> Records that describe objects
***
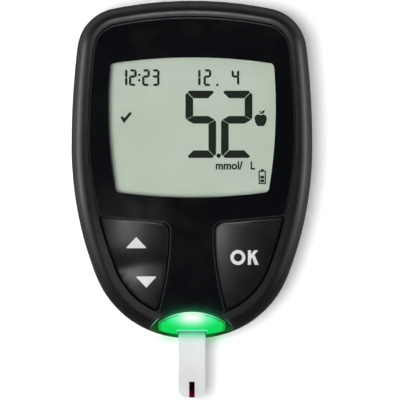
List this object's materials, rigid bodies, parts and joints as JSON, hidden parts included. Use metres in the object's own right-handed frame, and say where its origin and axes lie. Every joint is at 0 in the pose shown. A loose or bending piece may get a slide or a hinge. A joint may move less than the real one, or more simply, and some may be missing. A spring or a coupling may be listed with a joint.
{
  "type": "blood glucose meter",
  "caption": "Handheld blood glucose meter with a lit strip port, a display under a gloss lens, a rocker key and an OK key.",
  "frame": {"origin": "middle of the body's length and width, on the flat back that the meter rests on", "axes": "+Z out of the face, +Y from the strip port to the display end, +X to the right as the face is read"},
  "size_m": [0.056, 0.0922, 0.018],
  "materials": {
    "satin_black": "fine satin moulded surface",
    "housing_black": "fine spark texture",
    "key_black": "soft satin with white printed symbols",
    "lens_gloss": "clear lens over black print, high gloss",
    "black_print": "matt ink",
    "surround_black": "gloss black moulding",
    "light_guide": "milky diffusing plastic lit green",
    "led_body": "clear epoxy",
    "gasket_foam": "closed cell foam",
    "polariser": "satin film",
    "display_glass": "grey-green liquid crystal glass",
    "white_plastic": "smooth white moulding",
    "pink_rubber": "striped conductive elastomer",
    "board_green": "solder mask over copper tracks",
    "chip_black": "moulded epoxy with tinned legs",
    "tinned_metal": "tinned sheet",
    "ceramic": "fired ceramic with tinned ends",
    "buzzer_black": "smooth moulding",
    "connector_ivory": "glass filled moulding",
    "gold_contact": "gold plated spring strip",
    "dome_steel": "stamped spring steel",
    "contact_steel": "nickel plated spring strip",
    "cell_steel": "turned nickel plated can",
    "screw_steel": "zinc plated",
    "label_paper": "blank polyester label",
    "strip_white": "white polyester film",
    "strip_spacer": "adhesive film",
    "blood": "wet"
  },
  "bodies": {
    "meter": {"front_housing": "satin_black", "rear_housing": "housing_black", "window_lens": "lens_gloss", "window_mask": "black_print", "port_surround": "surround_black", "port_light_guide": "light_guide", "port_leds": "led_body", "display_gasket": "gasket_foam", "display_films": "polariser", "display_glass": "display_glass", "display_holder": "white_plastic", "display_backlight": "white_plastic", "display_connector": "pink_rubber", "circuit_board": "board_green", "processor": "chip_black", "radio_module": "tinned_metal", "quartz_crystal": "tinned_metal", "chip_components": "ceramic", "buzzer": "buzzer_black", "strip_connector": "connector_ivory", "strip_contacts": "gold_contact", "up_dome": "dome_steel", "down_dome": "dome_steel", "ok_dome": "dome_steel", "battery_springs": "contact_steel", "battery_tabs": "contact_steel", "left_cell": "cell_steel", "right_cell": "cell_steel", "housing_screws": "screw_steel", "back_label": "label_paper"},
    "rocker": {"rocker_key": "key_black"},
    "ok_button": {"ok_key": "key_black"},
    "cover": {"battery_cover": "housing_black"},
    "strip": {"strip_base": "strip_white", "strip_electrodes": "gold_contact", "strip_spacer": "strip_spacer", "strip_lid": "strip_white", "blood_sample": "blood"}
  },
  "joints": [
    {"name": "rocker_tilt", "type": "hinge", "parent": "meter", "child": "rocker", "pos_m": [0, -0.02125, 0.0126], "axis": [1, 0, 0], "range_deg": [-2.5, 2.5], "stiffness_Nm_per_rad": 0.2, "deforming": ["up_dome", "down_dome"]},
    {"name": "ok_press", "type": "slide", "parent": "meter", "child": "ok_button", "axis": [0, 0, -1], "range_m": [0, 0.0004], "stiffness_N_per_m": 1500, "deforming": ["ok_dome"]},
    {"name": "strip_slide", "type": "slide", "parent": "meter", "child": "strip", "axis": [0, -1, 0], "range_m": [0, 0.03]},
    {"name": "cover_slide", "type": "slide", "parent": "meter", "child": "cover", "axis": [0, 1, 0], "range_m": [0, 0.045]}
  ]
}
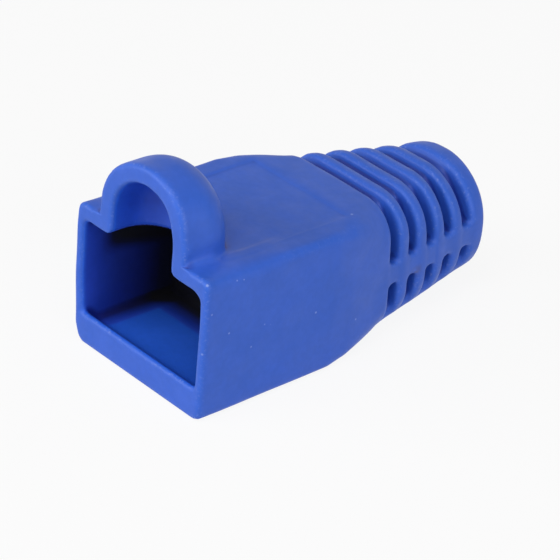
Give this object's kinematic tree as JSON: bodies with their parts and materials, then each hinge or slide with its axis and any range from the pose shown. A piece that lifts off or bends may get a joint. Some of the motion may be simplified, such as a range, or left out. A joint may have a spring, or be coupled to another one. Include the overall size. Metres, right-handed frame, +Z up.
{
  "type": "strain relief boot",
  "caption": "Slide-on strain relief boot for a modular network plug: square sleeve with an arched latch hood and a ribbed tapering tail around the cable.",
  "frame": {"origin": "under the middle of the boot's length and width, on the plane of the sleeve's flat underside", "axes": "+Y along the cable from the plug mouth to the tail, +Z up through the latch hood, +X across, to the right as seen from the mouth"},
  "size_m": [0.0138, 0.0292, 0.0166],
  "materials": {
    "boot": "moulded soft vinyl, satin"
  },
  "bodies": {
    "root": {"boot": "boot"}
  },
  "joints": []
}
***
> Given exercise
Exactly repeat the lines from the line that contains "Give this object's" to the end of the entries, both included, and leave out all other lines.

> Task output
Give this object's kinematic tree as JSON: bodies with their parts and materials, then each hinge or slide with its axis and any range from the pose shown. A piece that lifts off or bends may get a joint. Some of the motion may be simplified, such as a range, or left out. A joint may have a spring, or be coupled to another one. Include the overall size. Metres, right-handed frame, +Z up.
{
  "type": "strain relief boot",
  "caption": "Slide-on strain relief boot for a modular network plug: square sleeve with an arched latch hood and a ribbed tapering tail around the cable.",
  "frame": {"origin": "under the middle of the boot's length and width, on the plane of the sleeve's flat underside", "axes": "+Y along the cable from the plug mouth to the tail, +Z up through the latch hood, +X across, to the right as seen from the mouth"},
  "size_m": [0.0138, 0.0292, 0.0166],
  "materials": {
    "boot": "moulded soft vinyl, satin"
  },
  "bodies": {
    "root": {"boot": "boot"}
  },
  "joints": []
}